Even if this is correct, it does not absolve the state. A government that admits it knew schools were under serious threat cannot wash its hands simply because one institution disobeyed a directive. Enforcement is part of the responsibility.
If the risk was so severe, where were the inspectors, the sanctions, the visible security presence and the early interventions that could have prevented the tragedy? At best, this explanation shares the blame; it cannot remove it.
Seen through this wider lens, the closure of forty-seven Unity Schools is not merely a safety measure. It is an admission of defeat. When a government shuts down schools because it cannot protect them, what message does it send to citizens, to parents and to terrorists?
It says plainly that the Nigerian state no longer controls its own territory. It tells terrorists that their threats are effective. It tells children that education is unsafe. It reinforces the painful reality that in Nigeria, schools have become battlegrounds.
A friend captured this grim symbolism in a scathing post on his social media page. He wrote that the closure of Unity Schools amounts to the government saying that “Boko is now haram”, meaning education is now treated as a sin.
It is a bitter twist on the very ideology that fuelled Boko Haram in the first place, an ideology that declared Western education forbidden. When the same state that claims to be fighting that ideology responds by closing schools, it is hard to argue with his sarcasm.

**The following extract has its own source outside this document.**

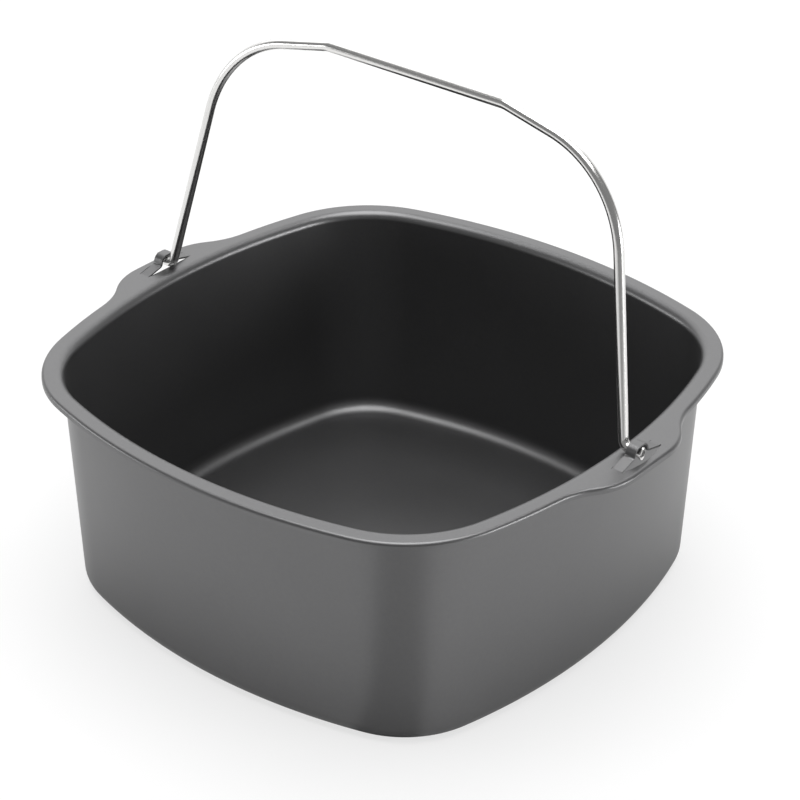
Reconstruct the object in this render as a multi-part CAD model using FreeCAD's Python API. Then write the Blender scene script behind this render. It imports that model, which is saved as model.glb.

The more profound tragedy lies in what this says about the Safe School Initiative, launched after the Chibok abductions to prevent precisely this scenario. Billions of naira have been allocated to fortify schools, deploy rapid response units, build perimeter fencing, erect watchtowers, install alarm systems and enhance surveillance.
Yet, in the moment of threat, the state’s instinct was not to activate these structures but to shut the schools and send children home. This raises the unavoidable question. Has the Safe School Initiative failed, or was it never fully implemented?
If our schools remain soft targets ten years and billions of naira later, then something foundational is broken. Nigeria must stop normalising the abnormal. It must stop recycling the same excuses each time citizens are attacked. It must end the long tradition of receiving intelligence reports, ignoring them, withdrawing troops and pretending to be shocked after tragedy occurs.
To be fair, some argue that school closures are not an act of cowardice but a necessary step. In their view, the government should swallow its pride, shut down vulnerable institutions and regroup rather than sit on a high horse and risk more children being abducted.
They insist that there is wisdom in tactical retreat, that pausing academic activities to reassess and restrategise is a lesser evil compared to another mass abduction that could have been avoided.
There is a grain of truth in this argument. No responsible government should gamble with the lives of children merely to appear strong. If security agencies know they cannot, in the immediate term, guarantee safety, then temporary closure may sometimes be the least harmful option. Tactical withdrawal is not, in itself, a crime.
The problem is that in Nigeria, tactical withdrawal too often becomes permanent surrender. We close schools today, issue statements tomorrow, and move on next week, without any credible evidence that the regrouping and restrategising ever truly happened.
The question we must confront is simple. What kind of society closes its schools because criminals threaten them? A society that has surrendered. A society that has lost the courage to defend its children. A society that has abandoned the first responsibility of government, which is the protection of life.
If the government insists that the closures are temporary and strategic, then it must prove this with visible action, not just words. Closures must be followed by concrete improvements in school security, clear timelines for reopening, and a transparent accounting of the new measures taken.
Yet, while the picture is bleak, the state must still be assessed with some balance. The Tinubu administration has indeed intensified military operations across the North and other hot zones. The Minister of Information and National Orientation, Mohammed Idris, recently highlighted that since May 2023, security agencies have neutralised more than thirteen thousand terrorists, arrested over seventeen thousand suspects and rescued nearly ten thousand abducted victims. These are not insignificant gains.
But these gains sit uncomfortably beside persistent security lapses. They raise a hard question. How can a government capable of such large-scale counter terrorist successes still fail to protect one school with prior intelligence? How do we reconcile the statistics of neutralised terrorists with the haunting images of empty dormitories and weeping parents?
Nigeria’s security crisis is compounded by the destabilisation across the Sahel, where non-state actors acquire sophisticated weapons and slip easily across porous borders. Yet much of the blame also lies within. Weak intelligence coordination, poor command discipline, limited political will and chronic failure to hold security officials accountable all contribute to this endless cycle of tragedy.
Beyond these failures, the government must resist the temptation to silence public outrage. Citizens have every right to demand accountability when children are abducted due to preventable lapses. Calling such criticism unpatriotic is dangerous. The real threat to national stability is not public anger, but the state’s inability to prevent these horrors.
Closing schools provides no lasting solution. The only sustainable response is comprehensive security reform, complete transparency, and accountability for operational misconduct, starting with an honest explanation of why soldiers withdrew from their duty post in Kebbi despite credible warnings, and why longstanding intelligence has so often been ignored.
Nigeria must choose courage over excuses, competence over complacency and accountability over rhetoric. The closure of Unity Schools must not become another footnote in a long list of unlearned lessons. It must be the turning point.
Children deserve protection, not apologies. Parents deserve reassurance, not fear. Terrorists deserve justice, not an open field. And Nigerians deserve a state that defends its children as fiercely as it defends its pride. Until then, the future remains uncertain and the nation’s promise incomplete.
Dr Lemmy Ughegbe, FIMC, CMC writes from Abuja.